Minister Grange was addressing a public forum titled ‘Back Pay Dispute: Reparation and the outstanding labour struggle with Britain and Spain’, held at the University of the West Indies’ Mona Regional Headquarters on Tuesday (February 27),

Countering arguments that calculating reparation funds is not possible, Minister Grange noted that such calculation was done in 1833 when, as part of the computation of reparation for the planters, the then owners of the labour force deemed them as property.

“A sum of £20 million was determined as an appropriate amount to cover the expected loss of that labour force. Of course, we must bear in mind as we negotiate back pay, that the amount of money was calculated on an economic basis alone, and did not include the social, cultural and psychological damages to the persona of each worker and, subsequently, their children and grandchildren from the inhumane treatment,” Minister Grange said.

She said that many of the modern-day challenges faced by countries in the region stem from the past where the ancestors were enslaved and is the primary reason Jamaicans and other Caribbean nationals whose ancestors served as slaves should be paid with reparation funds.

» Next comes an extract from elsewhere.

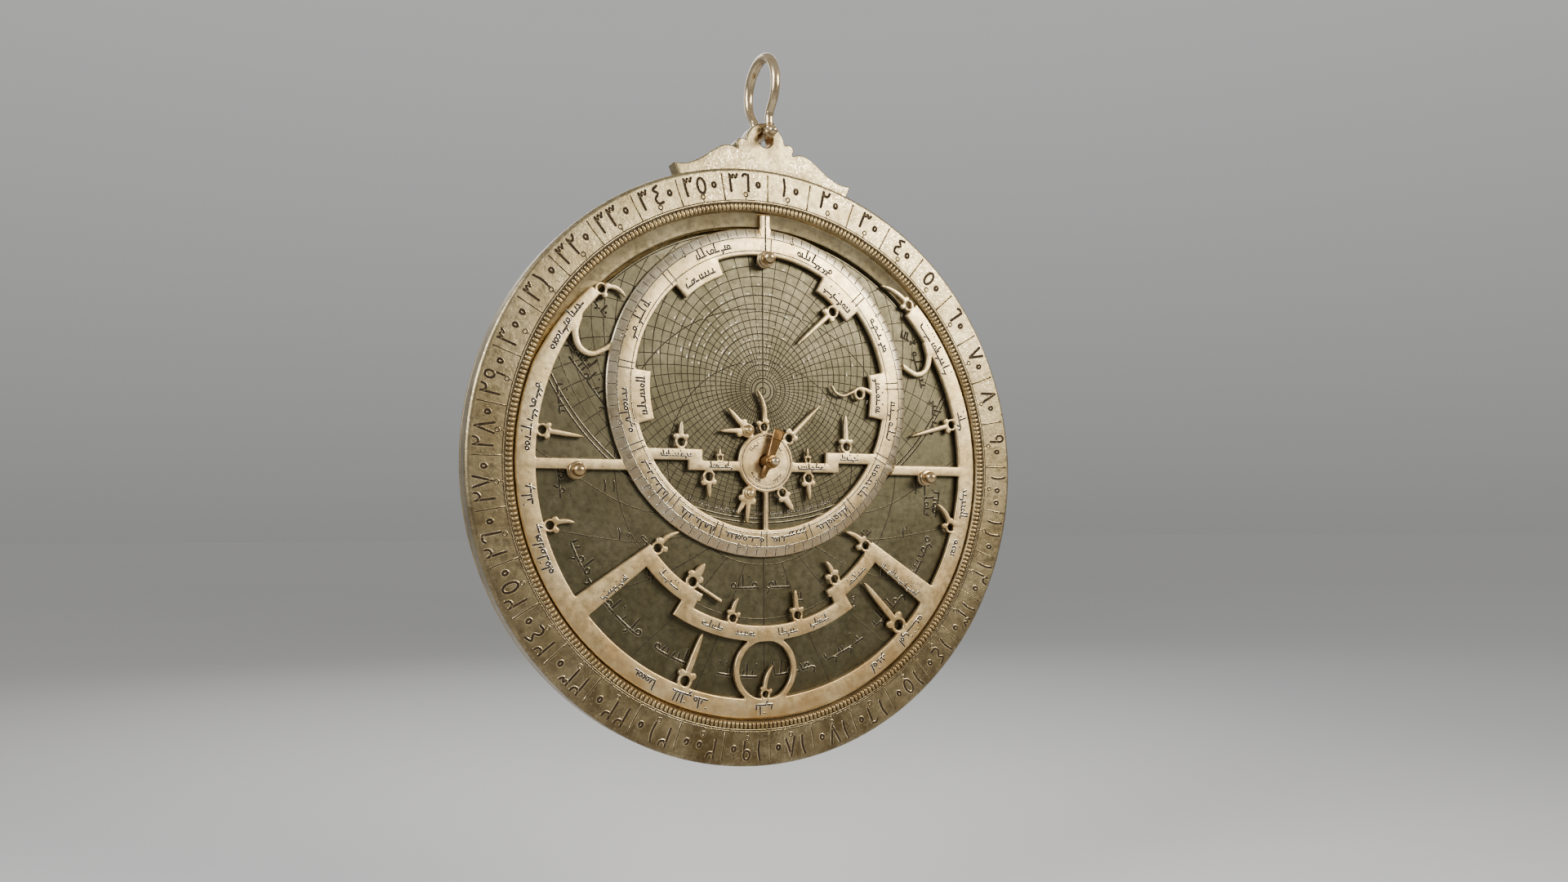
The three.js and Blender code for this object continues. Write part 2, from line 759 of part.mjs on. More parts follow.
function shacklePin() {
  const ballAt = LEG_OFFSET + EYE.thickness / 2 + 1.05;
  const capTurn = 180 - (Math.asin(SHACKLE_PIN.radius / SHACKLE_PIN.ball) * 180) / Math.PI;
  const front = profileArc(SHACKLE_PIN.ball, -ballAt, 0, capTurn, 6);
  const back = front.map(([radius, y]) => [radius, -y]).reverse();
  return turned([...front, ...back], 18).translate([0, SHACKLE_Y, SHACKLE_PIN.z]);
}

// ---- The object ----

function shackleGroup() {
  const group = new THREE.Group();
  group.add(mesh("shackle_loop", shackleLoop(), POLISHED_BRASS));
  group.add(mesh("shackle_pin", shacklePin(), POLISHED_BRASS));
  return group;
}

function materGroup() {
  const group = new THREE.Group();
  group.add(mesh("limb_ring", limbRing(), LIMB_BRASS));
  group.add(mesh("mater_back", materBack(), LIMB_BRASS));
  group.add(mesh("throne", throne(), LIMB_BRASS));
  for (let i = 0; i < RIVET.count; i++) {
    group.add(mesh(`limb_rivet_${i + 1}`, limbRivet(i), LIMB_BRASS));
  }
  PLATE_FRONTS.forEach((front, i) => {
    group.add(mesh(`plate_${i + 1}`, plate(front), PLATE_BRASS));
  });
  return group;
}

function reteGroup() {
  const group = new THREE.Group();
  group.add(mesh("rete", rete(), RETE_BRASS));
  KNOBS.forEach(({ name, at }) => group.add(mesh(name, knob(at), POLISHED_BRASS)));
  STUDS.forEach(({ name, at }) => group.add(mesh(name, stud(at), POLISHED_BRASS)));
  return group;
}

function pinGroup() {
  const group = new THREE.Group();
  group.rotation.y = radians(WEDGE_ANGLE);
  group.add(mesh("centre_pin", centrePin(), POLISHED_BRASS));
  group.add(mesh("wedge", wedge(), WEDGE_BRONZE));
  group.add(mesh("back_washer", backWasher(), LIMB_BRASS));
  return group;
}

function alidadeGroup() {
  const group = new THREE.Group();
  group.rotation.y = radians(ALIDADE_ANGLE);
  group.add(mesh("alidade", alidade(), RETE_BRASS));
  group.add(mesh("vane_a", vane(1), RETE_BRASS));
  group.add(mesh("vane_b", vane(-1), RETE_BRASS));
  return group;
}

const astrolabe = new THREE.Group();
astrolabe.position.set(0, -SHACKLE_Y, -HANG_Z);
astrolabe.add(shackleGroup(), materGroup(), reteGroup(), pinGroup(), alidadeGroup());

export default astrolabe;
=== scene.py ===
"""A hanging brass astrolabe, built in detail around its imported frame.

Sizes are in millimetres in the disc's own coordinates, unless a name ends in _M. Their origin is the
disc's centre on the limb's front face: x to the right and z up as the face is seen, and y to the back.
Angles are in degrees from the top, clockwise as the face is seen. place() turns these into the frame.
"""

import math
import random

import bmesh
import bpy
import numpy as np
from mathutils import Matrix, Vector
from mathutils.geometry import delaunay_2d_cdt


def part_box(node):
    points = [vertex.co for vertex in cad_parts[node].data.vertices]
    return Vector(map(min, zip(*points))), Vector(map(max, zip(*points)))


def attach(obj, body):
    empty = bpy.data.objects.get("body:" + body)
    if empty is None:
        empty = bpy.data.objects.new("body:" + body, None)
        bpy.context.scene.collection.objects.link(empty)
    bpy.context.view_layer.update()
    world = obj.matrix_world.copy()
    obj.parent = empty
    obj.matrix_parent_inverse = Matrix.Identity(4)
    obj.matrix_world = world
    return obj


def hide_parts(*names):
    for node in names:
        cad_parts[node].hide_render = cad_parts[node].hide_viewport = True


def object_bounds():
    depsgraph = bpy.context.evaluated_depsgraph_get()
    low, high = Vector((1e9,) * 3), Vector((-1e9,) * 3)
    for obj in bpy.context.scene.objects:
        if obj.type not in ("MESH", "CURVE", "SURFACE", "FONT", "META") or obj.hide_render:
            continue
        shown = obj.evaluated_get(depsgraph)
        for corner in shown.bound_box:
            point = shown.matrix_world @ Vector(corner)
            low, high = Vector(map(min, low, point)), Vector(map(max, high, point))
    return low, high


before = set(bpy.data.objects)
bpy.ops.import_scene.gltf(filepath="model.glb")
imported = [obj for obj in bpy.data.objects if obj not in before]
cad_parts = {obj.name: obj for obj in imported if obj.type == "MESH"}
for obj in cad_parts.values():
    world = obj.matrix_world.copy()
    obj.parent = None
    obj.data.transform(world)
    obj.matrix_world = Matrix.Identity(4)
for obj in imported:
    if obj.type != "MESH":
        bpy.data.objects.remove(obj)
CAD_LOW, CAD_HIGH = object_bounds()  # in metres
MM = 0.001
WELD_M = 2e-7  # points nearer than this become one
LIMB_LOW_M, LIMB_HIGH_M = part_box("limb_ring")
CENTRE_M = Vector(((LIMB_LOW_M[0] + LIMB_HIGH_M[0]) / 2, LIMB_LOW_M[1], (LIMB_LOW_M[2] + LIMB_HIGH_M[2]) / 2))

# ---- Driving dimensions ----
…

“The real and consequential impact on our national economy and society today must be included in the causal relationships that have formed as part of our calculation of the back pay owed to us.

These should include a growing national debt; the unequal partnerships, which order and determine the constructs of world trade and which, very often, are all stacked up against us,” she pointed out.

“The reality of the persistent and even chronic poverty in our society, the social and cultural scars, bare their mark on the psyche of the country,” Minister Grange said. “Social stigmatization”, the minister noted, manifests itself in “(skin) bleaching, violence and crime and other forms of unhealthy social behaviours”.

Co-Chair, National Council on Reparation, Professor Verene Shepherd, in her presentation, agreed that calculation of back pay is possible.

She informed that United Kingdom professor Robert Beckford had developed a calculation for back pay, which takes into account financial compensation for loss of labour, pain and suffering and “what would be the interest on top of that”.

Prof. Shepherd said she believes the back pay can be used for the development of Jamaica’s infrastructure, as slaves were used to build the infrastructure of those with power in the past.

The public forum was hosted by The National Council on Reparation (NCR) and the Hugh Lawson Shearer Trade Union Education Institute, UWI, Mona.

In October 2017, a Centre for Reparation Research was launched on the Mona campus. The facility is geared towards supporting the Caribbean Community’s (CARICOM) reparatory justice movement, building awareness and conducting research that will advance the claim to Europeans for reparation for native genocide, African enslavement, deceptive indenture, colonialism and its legacies.